Restate the opening lines of the material below word for word, stopping after the line that contains "wedge_tip_height = 4.0".

SUPPLIED INFORMATION:
───
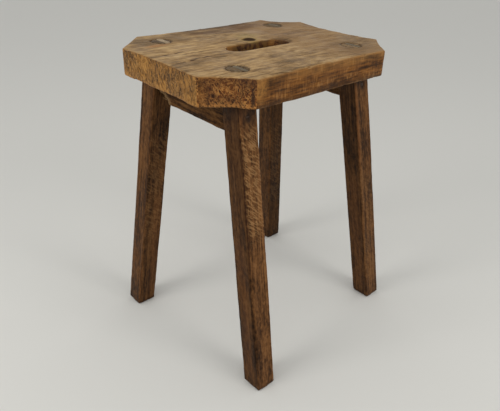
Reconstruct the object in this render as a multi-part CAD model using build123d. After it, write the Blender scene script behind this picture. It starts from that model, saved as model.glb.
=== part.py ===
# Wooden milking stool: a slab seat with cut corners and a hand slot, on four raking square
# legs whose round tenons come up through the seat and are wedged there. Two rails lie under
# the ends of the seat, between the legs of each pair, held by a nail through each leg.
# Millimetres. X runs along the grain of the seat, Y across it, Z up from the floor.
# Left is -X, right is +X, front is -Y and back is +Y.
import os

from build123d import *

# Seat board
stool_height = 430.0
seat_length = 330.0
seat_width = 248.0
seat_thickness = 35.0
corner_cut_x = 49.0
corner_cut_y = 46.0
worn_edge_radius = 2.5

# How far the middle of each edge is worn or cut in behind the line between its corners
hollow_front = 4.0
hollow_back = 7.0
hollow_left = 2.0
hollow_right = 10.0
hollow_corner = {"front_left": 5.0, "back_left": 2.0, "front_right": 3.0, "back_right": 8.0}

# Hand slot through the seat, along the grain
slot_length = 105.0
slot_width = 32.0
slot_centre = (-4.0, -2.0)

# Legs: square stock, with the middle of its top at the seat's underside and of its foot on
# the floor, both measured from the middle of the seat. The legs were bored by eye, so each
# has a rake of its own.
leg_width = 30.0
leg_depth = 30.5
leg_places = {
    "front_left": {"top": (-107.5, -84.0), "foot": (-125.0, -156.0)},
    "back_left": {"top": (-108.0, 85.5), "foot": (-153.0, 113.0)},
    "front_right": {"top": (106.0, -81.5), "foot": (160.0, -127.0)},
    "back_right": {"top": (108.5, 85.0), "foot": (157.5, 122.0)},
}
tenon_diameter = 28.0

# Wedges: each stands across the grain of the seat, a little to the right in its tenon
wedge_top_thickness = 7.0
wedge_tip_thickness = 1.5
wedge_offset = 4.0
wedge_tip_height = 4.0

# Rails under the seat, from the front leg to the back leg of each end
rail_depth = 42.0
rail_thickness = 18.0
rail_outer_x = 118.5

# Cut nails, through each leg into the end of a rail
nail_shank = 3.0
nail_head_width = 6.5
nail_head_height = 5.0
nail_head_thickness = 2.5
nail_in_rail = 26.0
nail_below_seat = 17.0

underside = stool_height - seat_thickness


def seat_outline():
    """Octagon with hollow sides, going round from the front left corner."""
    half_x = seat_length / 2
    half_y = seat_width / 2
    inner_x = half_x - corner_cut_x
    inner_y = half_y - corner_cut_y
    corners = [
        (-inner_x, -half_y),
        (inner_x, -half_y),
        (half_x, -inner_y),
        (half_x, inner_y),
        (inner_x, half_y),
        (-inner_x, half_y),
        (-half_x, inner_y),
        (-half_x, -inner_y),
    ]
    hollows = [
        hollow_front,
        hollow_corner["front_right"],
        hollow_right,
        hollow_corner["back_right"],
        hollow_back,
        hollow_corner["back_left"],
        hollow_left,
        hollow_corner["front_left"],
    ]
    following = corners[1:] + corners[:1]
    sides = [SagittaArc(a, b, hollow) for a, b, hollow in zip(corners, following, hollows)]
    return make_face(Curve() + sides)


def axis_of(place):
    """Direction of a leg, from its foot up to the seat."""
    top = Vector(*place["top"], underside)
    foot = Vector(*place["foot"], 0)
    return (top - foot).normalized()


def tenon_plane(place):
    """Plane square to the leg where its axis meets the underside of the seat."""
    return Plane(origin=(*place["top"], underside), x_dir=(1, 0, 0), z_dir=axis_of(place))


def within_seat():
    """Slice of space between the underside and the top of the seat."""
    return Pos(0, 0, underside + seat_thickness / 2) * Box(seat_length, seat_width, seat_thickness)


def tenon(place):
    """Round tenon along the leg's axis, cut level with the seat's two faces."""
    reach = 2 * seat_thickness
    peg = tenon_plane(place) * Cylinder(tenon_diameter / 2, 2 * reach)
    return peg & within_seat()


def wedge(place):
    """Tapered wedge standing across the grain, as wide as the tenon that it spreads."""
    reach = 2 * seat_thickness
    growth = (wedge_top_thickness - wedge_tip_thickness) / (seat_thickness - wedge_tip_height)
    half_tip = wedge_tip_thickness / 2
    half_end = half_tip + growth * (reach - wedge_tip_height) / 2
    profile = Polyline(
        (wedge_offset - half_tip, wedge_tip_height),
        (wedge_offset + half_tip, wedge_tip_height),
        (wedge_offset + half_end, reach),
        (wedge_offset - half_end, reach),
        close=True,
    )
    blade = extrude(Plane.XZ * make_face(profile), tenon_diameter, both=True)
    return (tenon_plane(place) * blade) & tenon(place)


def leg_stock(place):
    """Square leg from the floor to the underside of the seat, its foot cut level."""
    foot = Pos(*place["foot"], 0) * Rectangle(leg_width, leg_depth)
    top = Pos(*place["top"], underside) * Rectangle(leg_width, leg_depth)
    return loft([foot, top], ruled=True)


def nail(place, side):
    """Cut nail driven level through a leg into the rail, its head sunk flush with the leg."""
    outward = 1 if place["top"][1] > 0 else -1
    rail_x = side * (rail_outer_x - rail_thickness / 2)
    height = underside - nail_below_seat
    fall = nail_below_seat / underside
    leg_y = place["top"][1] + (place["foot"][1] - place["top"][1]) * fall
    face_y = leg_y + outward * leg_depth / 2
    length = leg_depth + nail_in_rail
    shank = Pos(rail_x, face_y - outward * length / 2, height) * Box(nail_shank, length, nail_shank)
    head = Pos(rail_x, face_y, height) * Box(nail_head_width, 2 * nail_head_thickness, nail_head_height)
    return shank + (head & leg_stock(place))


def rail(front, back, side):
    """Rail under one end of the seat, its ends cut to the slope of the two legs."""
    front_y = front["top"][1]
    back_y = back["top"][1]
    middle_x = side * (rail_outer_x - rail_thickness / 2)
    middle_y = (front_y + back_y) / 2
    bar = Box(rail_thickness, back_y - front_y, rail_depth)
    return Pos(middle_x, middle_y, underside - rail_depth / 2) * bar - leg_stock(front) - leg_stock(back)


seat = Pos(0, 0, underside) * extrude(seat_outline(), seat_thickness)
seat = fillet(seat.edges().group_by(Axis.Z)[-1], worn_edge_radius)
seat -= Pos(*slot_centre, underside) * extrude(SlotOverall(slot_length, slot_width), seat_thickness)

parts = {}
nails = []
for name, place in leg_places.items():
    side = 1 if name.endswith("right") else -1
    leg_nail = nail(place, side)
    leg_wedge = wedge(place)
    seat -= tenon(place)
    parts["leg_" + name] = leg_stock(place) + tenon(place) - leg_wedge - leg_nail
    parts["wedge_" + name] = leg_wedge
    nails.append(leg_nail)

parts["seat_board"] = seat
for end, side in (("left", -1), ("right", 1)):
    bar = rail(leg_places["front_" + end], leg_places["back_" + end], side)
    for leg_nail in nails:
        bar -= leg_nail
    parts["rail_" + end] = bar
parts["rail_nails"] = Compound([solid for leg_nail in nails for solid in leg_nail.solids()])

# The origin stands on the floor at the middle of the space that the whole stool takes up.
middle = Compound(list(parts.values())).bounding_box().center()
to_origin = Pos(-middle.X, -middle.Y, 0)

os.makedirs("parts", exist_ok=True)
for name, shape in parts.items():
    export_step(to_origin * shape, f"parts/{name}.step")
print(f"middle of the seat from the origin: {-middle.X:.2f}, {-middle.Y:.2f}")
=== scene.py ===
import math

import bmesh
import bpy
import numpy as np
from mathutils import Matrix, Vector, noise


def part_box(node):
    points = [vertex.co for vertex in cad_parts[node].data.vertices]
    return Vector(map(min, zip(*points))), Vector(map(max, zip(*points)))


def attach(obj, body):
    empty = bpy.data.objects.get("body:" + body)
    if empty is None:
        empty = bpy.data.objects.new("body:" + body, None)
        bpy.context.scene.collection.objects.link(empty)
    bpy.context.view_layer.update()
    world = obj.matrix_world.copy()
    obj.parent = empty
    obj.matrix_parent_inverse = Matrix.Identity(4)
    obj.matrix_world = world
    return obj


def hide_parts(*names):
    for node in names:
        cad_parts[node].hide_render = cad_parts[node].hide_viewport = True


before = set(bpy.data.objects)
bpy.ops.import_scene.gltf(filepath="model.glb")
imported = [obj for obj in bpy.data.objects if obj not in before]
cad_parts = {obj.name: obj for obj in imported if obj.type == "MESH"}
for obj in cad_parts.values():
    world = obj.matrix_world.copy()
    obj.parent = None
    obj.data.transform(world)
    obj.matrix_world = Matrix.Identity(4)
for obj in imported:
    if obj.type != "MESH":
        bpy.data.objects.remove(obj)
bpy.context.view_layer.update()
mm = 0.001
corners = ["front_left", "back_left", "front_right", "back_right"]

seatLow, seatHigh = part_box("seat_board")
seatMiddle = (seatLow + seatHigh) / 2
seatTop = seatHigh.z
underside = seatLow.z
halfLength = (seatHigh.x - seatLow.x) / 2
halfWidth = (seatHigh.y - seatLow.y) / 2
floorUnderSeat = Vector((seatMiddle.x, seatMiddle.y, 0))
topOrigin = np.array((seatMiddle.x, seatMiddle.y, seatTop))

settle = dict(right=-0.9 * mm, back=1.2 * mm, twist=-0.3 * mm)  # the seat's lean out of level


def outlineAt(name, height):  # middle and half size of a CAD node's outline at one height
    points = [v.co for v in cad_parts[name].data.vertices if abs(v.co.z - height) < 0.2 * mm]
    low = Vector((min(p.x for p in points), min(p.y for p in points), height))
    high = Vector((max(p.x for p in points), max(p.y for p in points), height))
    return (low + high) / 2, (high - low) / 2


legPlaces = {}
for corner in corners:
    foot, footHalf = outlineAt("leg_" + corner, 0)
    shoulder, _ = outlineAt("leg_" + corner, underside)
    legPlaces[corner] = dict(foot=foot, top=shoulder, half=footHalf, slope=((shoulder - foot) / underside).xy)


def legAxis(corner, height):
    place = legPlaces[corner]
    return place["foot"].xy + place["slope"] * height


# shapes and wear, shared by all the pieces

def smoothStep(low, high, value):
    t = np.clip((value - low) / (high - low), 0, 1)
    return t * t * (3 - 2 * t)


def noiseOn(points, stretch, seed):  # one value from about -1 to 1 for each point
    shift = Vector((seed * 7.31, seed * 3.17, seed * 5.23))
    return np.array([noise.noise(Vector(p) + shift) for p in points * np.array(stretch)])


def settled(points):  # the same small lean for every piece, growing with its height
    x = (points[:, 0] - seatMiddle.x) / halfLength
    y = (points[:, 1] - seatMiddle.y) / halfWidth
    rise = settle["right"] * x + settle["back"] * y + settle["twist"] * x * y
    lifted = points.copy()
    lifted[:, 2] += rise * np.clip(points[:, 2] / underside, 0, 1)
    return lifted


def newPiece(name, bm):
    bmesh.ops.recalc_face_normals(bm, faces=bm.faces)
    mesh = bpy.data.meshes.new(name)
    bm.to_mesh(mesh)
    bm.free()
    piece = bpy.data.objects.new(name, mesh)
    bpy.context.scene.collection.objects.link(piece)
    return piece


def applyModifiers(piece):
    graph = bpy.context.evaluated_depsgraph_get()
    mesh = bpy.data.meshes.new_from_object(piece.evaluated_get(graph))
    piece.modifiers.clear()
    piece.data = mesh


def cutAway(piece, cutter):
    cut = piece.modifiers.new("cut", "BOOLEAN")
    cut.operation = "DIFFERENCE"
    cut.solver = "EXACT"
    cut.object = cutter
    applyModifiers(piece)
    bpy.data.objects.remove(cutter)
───
SOLUTION FOR THIS TASK:
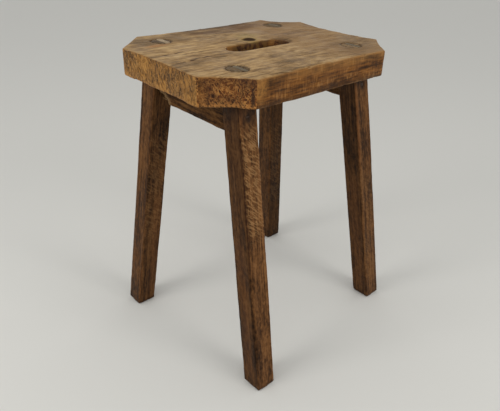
Reconstruct the object in this render as a multi-part CAD model using build123d. After it, write the Blender scene script behind this picture. It starts from that model, saved as model.glb.
=== part.py ===
# Wooden milking stool: a slab seat with cut corners and a hand slot, on four raking square
# legs whose round tenons come up through the seat and are wedged there. Two rails lie under
# the ends of the seat, between the legs of each pair, held by a nail through each leg.
# Millimetres. X runs along the grain of the seat, Y across it, Z up from the floor.
# Left is -X, right is +X, front is -Y and back is +Y.
import os

from build123d import *

# Seat board
stool_height = 430.0
seat_length = 330.0
seat_width = 248.0
seat_thickness = 35.0
corner_cut_x = 49.0
corner_cut_y = 46.0
worn_edge_radius = 2.5

# How far the middle of each edge is worn or cut in behind the line between its corners
hollow_front = 4.0
hollow_back = 7.0
hollow_left = 2.0
hollow_right = 10.0
hollow_corner = {"front_left": 5.0, "back_left": 2.0, "front_right": 3.0, "back_right": 8.0}

# Hand slot through the seat, along the grain
slot_length = 105.0
slot_width = 32.0
slot_centre = (-4.0, -2.0)

# Legs: square stock, with the middle of its top at the seat's underside and of its foot on
# the floor, both measured from the middle of the seat. The legs were bored by eye, so each
# has a rake of its own.
leg_width = 30.0
leg_depth = 30.5
leg_places = {
    "front_left": {"top": (-107.5, -84.0), "foot": (-125.0, -156.0)},
    "back_left": {"top": (-108.0, 85.5), "foot": (-153.0, 113.0)},
    "front_right": {"top": (106.0, -81.5), "foot": (160.0, -127.0)},
    "back_right": {"top": (108.5, 85.0), "foot": (157.5, 122.0)},
}
tenon_diameter = 28.0

# Wedges: each stands across the grain of the seat, a little to the right in its tenon
wedge_top_thickness = 7.0
wedge_tip_thickness = 1.5
wedge_offset = 4.0
wedge_tip_height = 4.0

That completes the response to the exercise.